— begin —

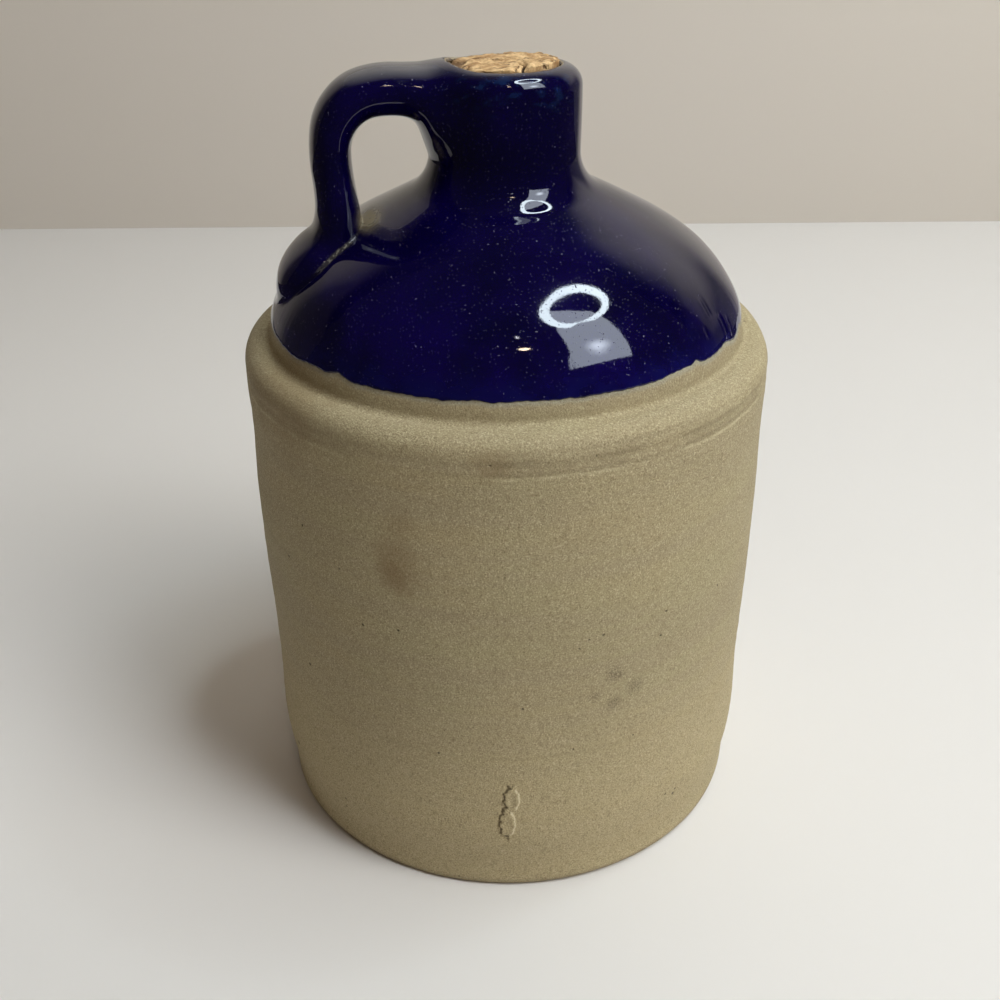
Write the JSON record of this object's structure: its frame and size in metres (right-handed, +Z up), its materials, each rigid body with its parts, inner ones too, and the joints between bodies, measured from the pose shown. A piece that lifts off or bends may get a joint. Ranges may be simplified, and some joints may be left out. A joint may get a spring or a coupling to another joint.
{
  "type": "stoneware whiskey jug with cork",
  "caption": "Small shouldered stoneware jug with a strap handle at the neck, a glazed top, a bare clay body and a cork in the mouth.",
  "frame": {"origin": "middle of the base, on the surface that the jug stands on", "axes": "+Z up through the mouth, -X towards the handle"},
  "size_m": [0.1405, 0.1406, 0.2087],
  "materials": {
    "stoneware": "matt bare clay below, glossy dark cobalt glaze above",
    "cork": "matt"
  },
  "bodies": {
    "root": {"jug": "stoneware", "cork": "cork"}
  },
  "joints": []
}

— end —
— begin —

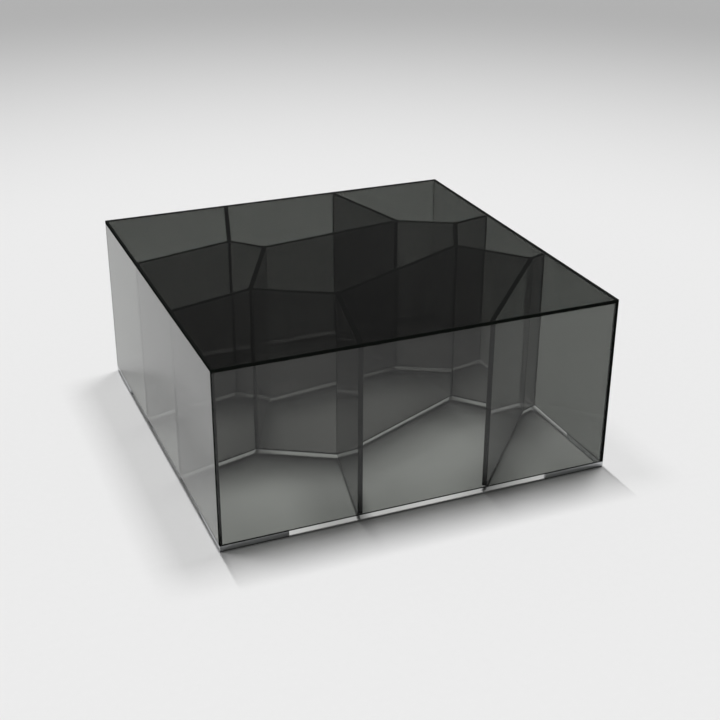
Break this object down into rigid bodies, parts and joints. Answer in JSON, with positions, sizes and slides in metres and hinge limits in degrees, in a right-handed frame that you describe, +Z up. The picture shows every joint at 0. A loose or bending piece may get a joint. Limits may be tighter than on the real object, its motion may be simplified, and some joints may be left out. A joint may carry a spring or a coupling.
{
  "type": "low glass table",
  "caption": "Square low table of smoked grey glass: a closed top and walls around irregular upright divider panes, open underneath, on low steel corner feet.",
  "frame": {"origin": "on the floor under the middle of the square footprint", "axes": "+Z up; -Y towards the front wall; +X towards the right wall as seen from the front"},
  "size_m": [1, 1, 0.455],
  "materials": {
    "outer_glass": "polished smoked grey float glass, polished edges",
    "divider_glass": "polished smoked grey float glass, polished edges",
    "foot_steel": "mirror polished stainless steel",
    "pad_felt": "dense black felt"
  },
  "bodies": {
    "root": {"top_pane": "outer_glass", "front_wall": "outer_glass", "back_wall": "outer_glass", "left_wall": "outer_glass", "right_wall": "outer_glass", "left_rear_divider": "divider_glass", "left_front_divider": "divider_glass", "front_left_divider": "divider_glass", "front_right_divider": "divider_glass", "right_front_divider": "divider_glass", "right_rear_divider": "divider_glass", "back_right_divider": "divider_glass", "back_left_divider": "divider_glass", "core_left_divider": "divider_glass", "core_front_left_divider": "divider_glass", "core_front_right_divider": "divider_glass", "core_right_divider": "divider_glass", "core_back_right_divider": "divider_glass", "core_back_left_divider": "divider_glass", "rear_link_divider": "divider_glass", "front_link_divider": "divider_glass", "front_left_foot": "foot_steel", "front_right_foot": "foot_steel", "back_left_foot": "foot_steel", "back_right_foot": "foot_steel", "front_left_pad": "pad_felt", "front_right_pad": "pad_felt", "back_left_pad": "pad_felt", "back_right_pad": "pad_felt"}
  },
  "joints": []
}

— end —

> Task requirements
Collect every line above that contains the word "piece".

> Solution to the problem
Write the JSON record of this object's structure: its frame and size in metres (right-handed, +Z up), its materials, each rigid body with its parts, inner ones too, and the joints between bodies, measured from the pose shown. A piece that lifts off or bends may get a joint. Ranges may be simplified, and some joints may be left out. A joint may get a spring or a coupling to another joint.
Break this object down into rigid bodies, parts and joints. Answer in JSON, with positions, sizes and slides in metres and hinge limits in degrees, in a right-handed frame that you describe, +Z up. The picture shows every joint at 0. A loose or bending piece may get a joint. Limits may be tighter than on the real object, its motion may be simplified, and some joints may be left out. A joint may carry a spring or a coupling.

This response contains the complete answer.